Moto Z The Bottom Line

The Moto Z on its own is a mostly mediocre phone. The software is exactly what I want as a user, but with a unacceptably short battery and a lackluster camera and speaker it fails to deliver the kind of experience expected of a top tier phone. The Mods are what make this phone fun to use, but each comes with their own cost and compromise. The base price for a Moto Z on Verizon is $ 50 shy of a Galaxy S7, and by the time you drop the extra $ 80 on a battery Mod you’re on the other side of that price point and still have an overall worse experience.

In many ways the Moto experience has remained the same — an amazing software experience with some unique hardware that can’t quite compete with the rest of the high-end ecosystem, and that’s a shame. Above all else, though, I think Lenovo should push forward with Mods and make them a standard feature with lots of options. That ecosystem has the potential to deliver in ways that no other modular pitch we’ve seen so far.

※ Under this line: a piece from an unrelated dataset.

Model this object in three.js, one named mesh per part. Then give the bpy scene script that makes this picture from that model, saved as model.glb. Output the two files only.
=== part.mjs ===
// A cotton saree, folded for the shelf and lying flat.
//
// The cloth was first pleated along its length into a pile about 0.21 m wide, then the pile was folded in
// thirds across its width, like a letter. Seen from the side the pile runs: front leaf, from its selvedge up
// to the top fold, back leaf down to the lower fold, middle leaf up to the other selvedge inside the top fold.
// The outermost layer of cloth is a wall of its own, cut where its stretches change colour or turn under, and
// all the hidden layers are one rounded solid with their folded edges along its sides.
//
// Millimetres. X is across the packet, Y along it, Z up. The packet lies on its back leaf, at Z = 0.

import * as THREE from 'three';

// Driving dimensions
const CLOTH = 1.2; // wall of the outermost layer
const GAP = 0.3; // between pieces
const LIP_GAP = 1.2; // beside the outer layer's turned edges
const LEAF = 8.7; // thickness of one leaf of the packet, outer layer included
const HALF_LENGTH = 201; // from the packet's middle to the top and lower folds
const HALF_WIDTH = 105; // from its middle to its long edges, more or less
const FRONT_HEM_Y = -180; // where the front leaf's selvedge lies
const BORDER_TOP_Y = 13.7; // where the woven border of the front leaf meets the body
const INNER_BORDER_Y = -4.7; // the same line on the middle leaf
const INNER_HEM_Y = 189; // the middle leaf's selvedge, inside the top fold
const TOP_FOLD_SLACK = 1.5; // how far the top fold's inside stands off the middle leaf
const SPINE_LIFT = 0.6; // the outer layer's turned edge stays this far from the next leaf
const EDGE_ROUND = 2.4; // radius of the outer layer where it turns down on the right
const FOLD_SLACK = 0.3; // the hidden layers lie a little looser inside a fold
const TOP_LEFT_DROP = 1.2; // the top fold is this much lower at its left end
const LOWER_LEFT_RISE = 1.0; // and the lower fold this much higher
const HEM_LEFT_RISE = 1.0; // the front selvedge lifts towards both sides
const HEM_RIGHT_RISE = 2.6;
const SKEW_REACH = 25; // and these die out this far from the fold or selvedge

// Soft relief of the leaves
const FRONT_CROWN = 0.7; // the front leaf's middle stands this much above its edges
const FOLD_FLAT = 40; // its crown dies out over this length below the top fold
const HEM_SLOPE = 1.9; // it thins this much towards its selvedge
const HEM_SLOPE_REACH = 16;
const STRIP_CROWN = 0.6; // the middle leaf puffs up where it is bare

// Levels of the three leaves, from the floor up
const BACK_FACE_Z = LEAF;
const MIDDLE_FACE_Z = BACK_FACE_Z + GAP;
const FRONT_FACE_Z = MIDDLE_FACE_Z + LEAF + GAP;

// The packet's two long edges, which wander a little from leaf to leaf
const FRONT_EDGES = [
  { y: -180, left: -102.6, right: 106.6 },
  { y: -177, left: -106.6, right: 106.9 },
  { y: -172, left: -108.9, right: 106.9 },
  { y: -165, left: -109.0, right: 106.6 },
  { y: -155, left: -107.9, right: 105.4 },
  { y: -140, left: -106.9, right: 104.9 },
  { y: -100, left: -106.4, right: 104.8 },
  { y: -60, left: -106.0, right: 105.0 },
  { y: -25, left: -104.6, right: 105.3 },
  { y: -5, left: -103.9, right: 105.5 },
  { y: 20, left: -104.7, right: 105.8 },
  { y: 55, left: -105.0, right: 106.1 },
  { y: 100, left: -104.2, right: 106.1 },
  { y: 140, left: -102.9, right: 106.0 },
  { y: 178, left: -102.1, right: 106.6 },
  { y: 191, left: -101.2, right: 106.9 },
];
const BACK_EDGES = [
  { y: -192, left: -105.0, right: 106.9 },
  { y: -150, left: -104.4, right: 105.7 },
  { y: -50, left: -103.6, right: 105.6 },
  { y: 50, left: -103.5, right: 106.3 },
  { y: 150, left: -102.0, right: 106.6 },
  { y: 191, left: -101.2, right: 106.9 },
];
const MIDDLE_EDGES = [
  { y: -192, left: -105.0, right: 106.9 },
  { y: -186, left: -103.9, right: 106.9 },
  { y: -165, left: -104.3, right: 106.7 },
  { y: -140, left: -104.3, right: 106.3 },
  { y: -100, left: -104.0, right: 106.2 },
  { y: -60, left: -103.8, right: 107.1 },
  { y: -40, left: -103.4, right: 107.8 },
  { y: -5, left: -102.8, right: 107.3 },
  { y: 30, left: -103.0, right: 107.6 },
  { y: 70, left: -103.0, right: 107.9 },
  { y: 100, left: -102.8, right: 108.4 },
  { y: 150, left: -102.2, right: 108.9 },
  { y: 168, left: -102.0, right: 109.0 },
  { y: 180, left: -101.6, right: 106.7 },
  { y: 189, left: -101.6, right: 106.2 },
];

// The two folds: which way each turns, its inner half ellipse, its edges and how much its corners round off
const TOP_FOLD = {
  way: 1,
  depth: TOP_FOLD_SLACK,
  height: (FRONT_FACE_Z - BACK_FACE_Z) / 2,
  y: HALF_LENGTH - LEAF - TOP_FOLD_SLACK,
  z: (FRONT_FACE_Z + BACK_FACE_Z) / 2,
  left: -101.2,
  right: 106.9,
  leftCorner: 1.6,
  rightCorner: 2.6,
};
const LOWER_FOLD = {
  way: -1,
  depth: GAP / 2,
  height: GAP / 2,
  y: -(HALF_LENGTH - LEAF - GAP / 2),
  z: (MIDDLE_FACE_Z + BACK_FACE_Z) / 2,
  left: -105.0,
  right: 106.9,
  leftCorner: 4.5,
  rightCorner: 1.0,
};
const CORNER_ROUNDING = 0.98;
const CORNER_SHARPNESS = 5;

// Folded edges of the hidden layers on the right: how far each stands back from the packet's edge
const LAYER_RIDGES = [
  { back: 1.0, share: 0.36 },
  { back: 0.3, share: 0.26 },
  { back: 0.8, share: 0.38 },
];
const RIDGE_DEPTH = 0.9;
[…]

Should you buy it? Probably not

If you’re a hardcore Moto fan and love the idea of enhancing your phone with Mods, go nuts. You’ll love the Moto Z. If you’re a road warrior looking for a way to make your presentation tech more compact, a Moto Z and the projector Mod is a great option. If you’re looking for the best phone you can buy and were hoping that included the ability to snap things onto the back, this is not the phone you’re looking for.